A second "impermissible use" class would encompass any Georgia resident whose records were received by Comcast, and for which there is record that the data was reviewed within the last five years.
Comcast responded with a motion arguing that Hearn had signed on with it from 2016 to 2017 and that part of that contract included a binding arbitration clause specifying that "disputes will be arbitrated on an individual basis," and that the obligation to arbitrate "shall survive the termination" of the customer's service.
The contract included a 30-day opt-out period for the arbitration clause, Comcast argued, and there is no record that Hearn ever attempted to do so.
When he contacted Comcast in 2019 to discuss reconnecting his service, Hearn verified the information on file with the company was correct and "alleges that as a part of that interaction, Comcast initiated a credit check without his approval."
Comcast's motion to compel arbitration, filed by Samuel Woodhouse of Woodhouse Law and Michael McTigue Jr. and Meredith C. Slawe of Akin Gump Strauss Hauer & Feld in Philadelphia, said Hearn's complaint violates a Federal Arbitration Act requirement that says any dispute governed by a binding arbitration agreement must be stayed until such arbitration is ordered and concluded.
In an order issued Monday, Chief Judge Thomas Thrash disagreed.
Hearn did not dispute that he signed the 2016 contract, Thrash wrote, but argued he was no longer bound by it after canceling with Comcast the following year. He also argued that the arbitration clause did not apply to FCRA claims, and that if it were deemed to do so, it would be "unenforceable because it is unconscionable."
Thrash agreed with Comcast that the survival clause of the contract "unambiguously reflects the parties' intent that their agreement to arbitrate would survive termination of the 2016 Service Agreement."
But, he said, Comcast's claim that the contract was so broad as to encompass the FCRA dispute—or any dispute between the parties, for that matter—cannot pass judicial muster.
"Unlike the standard arbitration clauses typically found in commercial contracts, the arbitration provision at issue in this case lacks language limiting the scope of arbitrable claims to those 'arising out of' or 'relating to' the 2016 Service Agreement," wrote Thrash, and is "limited only by the requirement that the claim be 'related to Comcast.' This is, of course, no limit at all, as any claim brought against Comcast necessarily 'relates' to it in some way."

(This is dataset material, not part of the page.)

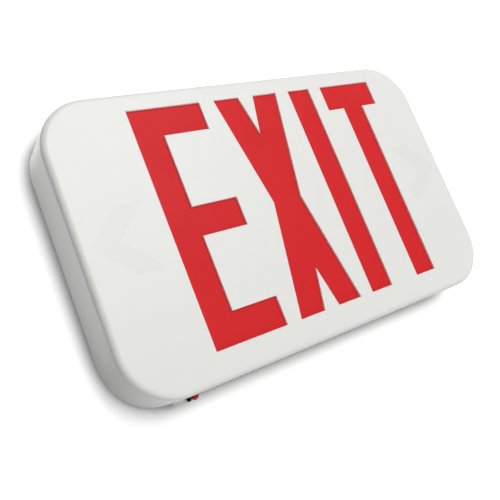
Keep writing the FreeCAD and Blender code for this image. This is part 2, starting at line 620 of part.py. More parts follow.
tray = new_body("light_tray")
tray_outline = sketch_on(tray, "XZ", "tray_outline", level=TRAY_BACK)
rounded(tray_outline, TRAY_HALF_WIDTH, TRAY_HALF_HEIGHT, TRAY_CORNER, up=TRAY_MIDDLE)
pad(tray, tray_outline, f"{TRAY_FRONT} - {TRAY_BACK}")
tray_inside = sketch_on(tray, "XZ", "tray_inside", level=TRAY_FLOOR)
rounded(tray_inside, f"{TRAY_HALF_WIDTH} - tray_wall", f"{TRAY_HALF_HEIGHT} - tray_wall",
        f"{TRAY_CORNER} - tray_wall", up=TRAY_MIDDLE)
cut(tray, tray_inside, along=True)

rails = sketch_on(tray, "YZ", "rails")
for wall, rise in ((TRAY_INNER_UP, "+"), (TRAY_INNER_LOW, "-")):
    inwards = "-" if rise == "+" else "+"
    for near in (f"{STRIP_BACK} - strip_fit - rail_thick", f"{STRIP_FRONT} + strip_fit"):
        low, high = f"{wall} {inwards} rail_tall", f"{wall} {rise} tray_wall / 2"
        rectangle(rails, f"-({near} + rail_thick)", low, f"-({near})", high)
pad(tray, rails, f"2 * ({STRIP_HALF} - rail_end_gap)", both=True)

tray_holes = sketch_on(tray, "XZ", "tray_holes", level=TRAY_BACK)
for across, up in TRAY_SCREWS:
    circle(tray_holes, SCREW_HOLE, across, up)
cut(tray, tray_holes, "tray_wall", along=True)

# Each strip's lead comes through a slot in the floor, and on below past the rail.
UPPER_LEAD = (f"({BOARD_LEFT} + upper_plug_in)",
              f"({TRAY_INNER_UP} - strip_thick - lead_rest - lead_thick / 2)")
LOWER_LEAD = (f"({BOARD_LEFT} + lower_plug_in)",
              f"({TRAY_INNER_LOW} + strip_thick + lead_rest + lead_thick / 2)")
lead_slots = sketch_on(tray, "XZ", "lead_slots", level=TRAY_BACK)
for across, up in (UPPER_LEAD, LOWER_LEAD):
    half_long, half_tall = "(lead_wide / 2 + lead_slot_clearance)", "(lead_thick / 2 + lead_slot_clearance)"
    rectangle(lead_slots, f"{across} - {half_long}", f"{up} - {half_tall}",
              f"{across} + {half_long}", f"{up} + {half_tall}")
cut(tray, lead_slots, f"{STRIP_BACK} - {TRAY_BACK}", along=True)


# ---- strips of lamps --------------------------------------------------------------------------------
# A narrow white board slid between the rails of each long wall, its lamps facing the middle of the tray.

strips = {}
for name, wall, inwards in (("upper", TRAY_INNER_UP, "-"), ("lower", TRAY_INNER_LOW, "+")):
    face = f"({wall} {inwards} strip_thick)"
    board = new_body(f"{name}_strip_board")
    strip_outline = sketch_on(board, "XY", f"{name}_strip_outline", level=wall)
    rectangle(strip_outline, f"-{STRIP_HALF}", f"-{STRIP_FRONT}", STRIP_HALF, f"-{STRIP_BACK}")
    pad(board, strip_outline, "strip_thick", reverse=inwards == "-")

    lamps = new_body(f"{name}_strip_lamps")
    lamp_outlines = sketch_on(lamps, "XY", f"{name}_lamp_outlines", level=face)
    first_lamp = f"(lamp_end_gap - {STRIP_HALF})"
    rectangle(lamp_outlines,
              f"{first_lamp} - lamp_length / 2", f"-({STRIP_BACK} + strip_width / 2 + lamp_width / 2)",
              f"{first_lamp} + lamp_length / 2", f"-({STRIP_BACK} + strip_width / 2 - lamp_width / 2)")
    lamp = pad(lamps, lamp_outlines, "lamp_tall", reverse=inwards == "-")
    row = lamps.newObject("PartDesign::LinearPattern", f"{name}_lamp_row")
    row.Originals = [lamp]
    row.Direction = (lamp_outlines, ["H_Axis"])
    bind(row, Length=f"2 * ({STRIP_HALF} - lamp_end_gap)", Occurrences="lamp_count")
    lamps.Tip = row
    doc.recompute()
    strips[name] = face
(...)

Under Comcast's reading of the contract, any current or future claim against it would fall within the scope of the arbitration agreement, Thrash wrote.

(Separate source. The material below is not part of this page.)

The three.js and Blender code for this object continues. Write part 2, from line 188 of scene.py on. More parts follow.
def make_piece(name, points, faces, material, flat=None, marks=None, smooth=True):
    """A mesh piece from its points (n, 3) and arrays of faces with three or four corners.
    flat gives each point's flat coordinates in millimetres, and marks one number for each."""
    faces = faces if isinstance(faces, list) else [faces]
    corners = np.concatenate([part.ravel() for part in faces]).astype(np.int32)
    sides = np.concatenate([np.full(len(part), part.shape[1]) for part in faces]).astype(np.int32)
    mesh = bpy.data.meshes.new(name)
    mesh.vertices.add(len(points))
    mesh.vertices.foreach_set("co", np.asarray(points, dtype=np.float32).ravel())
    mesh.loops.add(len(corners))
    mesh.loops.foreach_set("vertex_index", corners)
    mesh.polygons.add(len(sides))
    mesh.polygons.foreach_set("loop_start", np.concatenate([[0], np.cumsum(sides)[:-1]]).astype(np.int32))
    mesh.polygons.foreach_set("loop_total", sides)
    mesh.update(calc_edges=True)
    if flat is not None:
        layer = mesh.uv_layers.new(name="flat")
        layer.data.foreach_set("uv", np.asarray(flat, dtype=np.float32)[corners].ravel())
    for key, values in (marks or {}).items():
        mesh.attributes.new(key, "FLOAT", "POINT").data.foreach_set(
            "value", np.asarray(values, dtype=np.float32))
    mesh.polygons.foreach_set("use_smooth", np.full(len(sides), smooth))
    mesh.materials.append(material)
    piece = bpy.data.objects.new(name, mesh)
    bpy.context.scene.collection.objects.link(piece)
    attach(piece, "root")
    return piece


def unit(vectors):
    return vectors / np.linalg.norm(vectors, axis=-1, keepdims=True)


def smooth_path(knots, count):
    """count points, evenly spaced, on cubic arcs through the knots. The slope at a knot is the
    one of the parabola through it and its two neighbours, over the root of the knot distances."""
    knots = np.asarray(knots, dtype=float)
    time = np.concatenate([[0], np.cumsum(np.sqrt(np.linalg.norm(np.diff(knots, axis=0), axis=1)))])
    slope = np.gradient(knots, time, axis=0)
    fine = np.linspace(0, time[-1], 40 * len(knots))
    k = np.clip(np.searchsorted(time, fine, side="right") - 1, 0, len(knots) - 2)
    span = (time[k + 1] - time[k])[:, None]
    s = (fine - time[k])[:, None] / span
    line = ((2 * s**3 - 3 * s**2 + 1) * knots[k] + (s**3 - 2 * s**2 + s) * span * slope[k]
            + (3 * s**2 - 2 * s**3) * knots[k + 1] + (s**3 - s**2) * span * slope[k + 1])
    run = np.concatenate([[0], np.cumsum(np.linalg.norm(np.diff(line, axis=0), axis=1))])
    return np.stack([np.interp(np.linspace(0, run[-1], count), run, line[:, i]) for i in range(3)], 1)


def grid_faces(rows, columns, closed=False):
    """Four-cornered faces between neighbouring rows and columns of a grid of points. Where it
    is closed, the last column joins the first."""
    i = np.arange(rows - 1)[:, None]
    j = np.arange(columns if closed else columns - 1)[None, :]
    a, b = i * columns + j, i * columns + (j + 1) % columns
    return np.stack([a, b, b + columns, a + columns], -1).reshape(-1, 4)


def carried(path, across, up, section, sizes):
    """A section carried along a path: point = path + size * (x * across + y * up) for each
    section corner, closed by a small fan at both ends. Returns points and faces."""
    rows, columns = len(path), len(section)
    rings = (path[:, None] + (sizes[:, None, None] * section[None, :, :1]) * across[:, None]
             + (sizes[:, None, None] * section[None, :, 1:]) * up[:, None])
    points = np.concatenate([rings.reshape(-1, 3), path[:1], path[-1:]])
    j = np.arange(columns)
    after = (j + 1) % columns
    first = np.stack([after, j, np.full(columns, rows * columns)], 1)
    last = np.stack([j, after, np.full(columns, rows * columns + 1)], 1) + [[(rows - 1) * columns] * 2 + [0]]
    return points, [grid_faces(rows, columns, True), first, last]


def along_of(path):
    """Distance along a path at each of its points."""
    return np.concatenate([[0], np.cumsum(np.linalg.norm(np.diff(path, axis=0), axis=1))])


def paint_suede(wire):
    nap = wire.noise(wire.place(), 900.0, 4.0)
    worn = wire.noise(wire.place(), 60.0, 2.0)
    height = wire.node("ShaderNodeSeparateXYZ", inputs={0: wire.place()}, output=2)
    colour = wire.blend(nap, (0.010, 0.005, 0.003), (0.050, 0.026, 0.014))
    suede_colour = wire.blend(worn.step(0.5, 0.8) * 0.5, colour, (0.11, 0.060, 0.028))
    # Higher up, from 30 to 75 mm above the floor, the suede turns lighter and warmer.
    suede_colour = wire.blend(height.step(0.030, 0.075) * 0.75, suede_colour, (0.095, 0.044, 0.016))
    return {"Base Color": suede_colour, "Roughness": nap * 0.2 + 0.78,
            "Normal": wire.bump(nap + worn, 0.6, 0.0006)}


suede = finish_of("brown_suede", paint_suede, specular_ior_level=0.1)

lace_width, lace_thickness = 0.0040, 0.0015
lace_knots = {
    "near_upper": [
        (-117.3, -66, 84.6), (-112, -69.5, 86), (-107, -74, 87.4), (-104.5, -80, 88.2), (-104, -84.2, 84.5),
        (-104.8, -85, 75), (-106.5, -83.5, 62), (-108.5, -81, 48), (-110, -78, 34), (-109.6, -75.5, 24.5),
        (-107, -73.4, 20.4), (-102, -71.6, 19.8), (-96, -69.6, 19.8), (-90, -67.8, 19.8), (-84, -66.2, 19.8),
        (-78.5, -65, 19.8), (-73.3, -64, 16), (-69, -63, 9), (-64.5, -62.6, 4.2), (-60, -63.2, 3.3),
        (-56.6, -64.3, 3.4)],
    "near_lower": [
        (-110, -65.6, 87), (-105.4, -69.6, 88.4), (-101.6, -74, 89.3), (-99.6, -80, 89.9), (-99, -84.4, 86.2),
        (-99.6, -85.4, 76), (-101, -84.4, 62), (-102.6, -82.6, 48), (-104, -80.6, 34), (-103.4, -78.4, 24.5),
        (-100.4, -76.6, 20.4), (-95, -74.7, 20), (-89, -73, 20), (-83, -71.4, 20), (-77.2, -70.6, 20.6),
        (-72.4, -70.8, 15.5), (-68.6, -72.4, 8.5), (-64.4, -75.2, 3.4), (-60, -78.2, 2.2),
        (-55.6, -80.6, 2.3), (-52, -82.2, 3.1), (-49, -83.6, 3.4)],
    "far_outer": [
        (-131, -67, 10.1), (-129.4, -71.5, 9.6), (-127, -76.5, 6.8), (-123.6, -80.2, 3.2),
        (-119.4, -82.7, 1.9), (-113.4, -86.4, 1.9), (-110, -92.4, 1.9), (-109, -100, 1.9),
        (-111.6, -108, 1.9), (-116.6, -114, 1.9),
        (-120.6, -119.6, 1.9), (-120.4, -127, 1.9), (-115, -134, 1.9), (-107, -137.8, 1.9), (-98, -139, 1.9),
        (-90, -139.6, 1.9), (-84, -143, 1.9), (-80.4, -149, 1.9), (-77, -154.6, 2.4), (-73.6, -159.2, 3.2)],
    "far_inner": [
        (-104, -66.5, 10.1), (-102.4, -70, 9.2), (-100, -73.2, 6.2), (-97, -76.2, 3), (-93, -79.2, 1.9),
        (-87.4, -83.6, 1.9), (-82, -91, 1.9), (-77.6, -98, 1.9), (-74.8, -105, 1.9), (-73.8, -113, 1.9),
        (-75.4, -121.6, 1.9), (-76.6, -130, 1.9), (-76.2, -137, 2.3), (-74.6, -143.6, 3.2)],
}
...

"For example," he said, "if the plaintiff was run over by a Comcast truck, he would be required to submit his personal injury claim to arbitration."
Comcast "has not identified a single case in which a court has compelled arbitration of a claim that was (1) unrelated to the agreement containing the arbitration provision and (2) arose after the arbitration provision had expired," Thrash said. "Indeed, the case law interpreting arbitration provisions like the one at issue in this case is sparse and largely unfriendly" to its position.
Citing multiple federal decisions, Thrash said he agreed that absurd results would follow if federal courts compelled arbitration of claims that are substantively and temporally unmoored from the agreements containing the arbitration provisions.
State law governing contract construction also weigh against Comcast, he said, concluding that "no reasonable customer would have understood himself to be signing over his right to pursue any claim against [Comcast] in perpetuity simply by signing a work order acknowledging receipt" of a contract.
"Because the court has determined that the parties did not agree to arbitrate the Plaintiff's FCRA claim, it does not reach the question of whether enforcement of the arbitration provision would be unconscionable," Thrash wrote.
Neither Mason nor Comcast's attorneys responded to requests for comment Tuesday.